Günümüzde insanlığın zihinsel gelişim düzeyi ile bilim ve teknolojideki gelişim artık insanın insanı yönetmesine dayalı hiyerarşik temsili demokrasinin miadını doldurduğunu göstermektedir. Bir avuç muktedirin toplumun ezici çoğunu adeta nesneleştirip yönetmesi artık günümüz koşullarında kabul edilir bir durum değildir. Verili durumdan şikayetçi olanların itirazları her geçen gün daha da duyulur ve hissedilir şekilde yükseliyor. Yeni paradigma, iktidarın el değiştirmesi yerine, iktidarın zamanla sönümlenmesini hedef almalıdır. Bunun için de nesneleştirilmiş insanın, yeniden dirilerek aktif özne olması ve sorumluluk duygusu gelişmiş yurttaşlar olarak üzerine düşen görevleri yerine getirmesi hayati öneme sahiptir.
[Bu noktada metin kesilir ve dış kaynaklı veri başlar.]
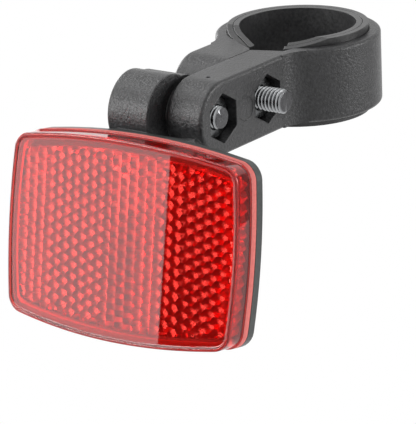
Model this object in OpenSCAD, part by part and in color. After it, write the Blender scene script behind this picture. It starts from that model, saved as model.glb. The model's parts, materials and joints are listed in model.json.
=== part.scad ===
// Bicycle rear reflector on a hinged seatpost clamp.
// Origin: middle of the clamp bore, +Z along the seatpost, the lens looks toward -Y.
// Reflector pieces are drawn in their own frame: x across, y up the lens, z out of its face.

/* [Seatpost and shims] */
// Diameter of the seatpost that the inner shim grips
post_d = 28.6; // [25.4:0.1:30.9]
// Wall of the inner shim
inner_shim_wall = 1.4; // [1:0.1:2]
// Wall of the outer shim
outer_shim_wall = 1.4; // [1:0.1:2]
// Radial clearance round each shim
shim_fit = 0.15; // [0.1:0.05:0.3]
// How far the shims stand out above and below the band
shim_lip = 1.7; // [0.5:0.1:3]
// How far the shims' top edge drops toward their open ends
shim_drop = 2.4; // [1:0.1:3]

/* [Clamp band] */
// Wall of the band
band_wall = 2.8; // [2:0.1:4]
// Height of the band, the arm and the ear
band_h = 18; // [16:0.5:22]
// Gap between arm and ear
seam_gap = 0.3; // [0.2:0.05:0.8]
// Where the seam lies, sideways from the middle of the bore
seam_x = 0.3; // [-1:0.1:1]
// Thickness of the long arm, from the seam to the nut side
arm_t = 9.6; // [9:0.1:12]
// Thickness of the short ear, from the seam to the head side
ear_t = 12.1; // [11:0.1:13]
// Distance from the bore axis to the clamp screw
clamp_reach = 28.3; // [28:0.1:32]
// Distance from the clamp screw to the pivot
pivot_reach = 18.4; // [18.4:0.1:22]
// Rounding of the band's and the arm's outer edges
edge_r = 0.9; // [0.4:0.1:1.2]
// Radius of the blend where the arm and the ear leave the band
root_r = 8; // [5:0.5:10]
// Distance from the bore axis to the corner where the bore runs out into the seam
throat_reach = 21; // [20.6:0.1:21.6]

/* [Screws and nuts] */
// Outside diameter of the screw threads
screw_d = 5.9; // [5:0.1:6]
// Diametral clearance of the screws in the moulded holes
hole_fit = 0.1; // [0.06:0.02:0.2]
// Diameter of the pan heads
head_d = 10; // [9:0.1:10.4]
// Height of the pan heads
head_h = 3.6; // [3:0.1:4]
// Width across flats of the nuts
nut_af = 10; // [9:0.1:10.4]
// Thickness of the nuts
nut_t = 4.9; // [4:0.1:5]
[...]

Demek ki dün iktidar diye bir güç yoğunlaşması yoktu öyle ise yarın da var olmasını gerektirecek bir zorunluluk yoktur. Önümüzdeki acil görev, iktidarın sönümlenmesi sürecini yönetecek yeni bir politik irade ve bunun biçimlenmiş formu olarak yeni bir politik partiye ihtiyaç var. Bu parti hiç şüphe yok ki mevcut olanlardan tamamen farklı, doğrudan demokrasiyi savunup uygulayacak bir parti olacaktır. Zapatistaların dediği gibi; “Dünyayı fethetmek zorunda değiliz. Bize onu baştan yaratmak yeter.”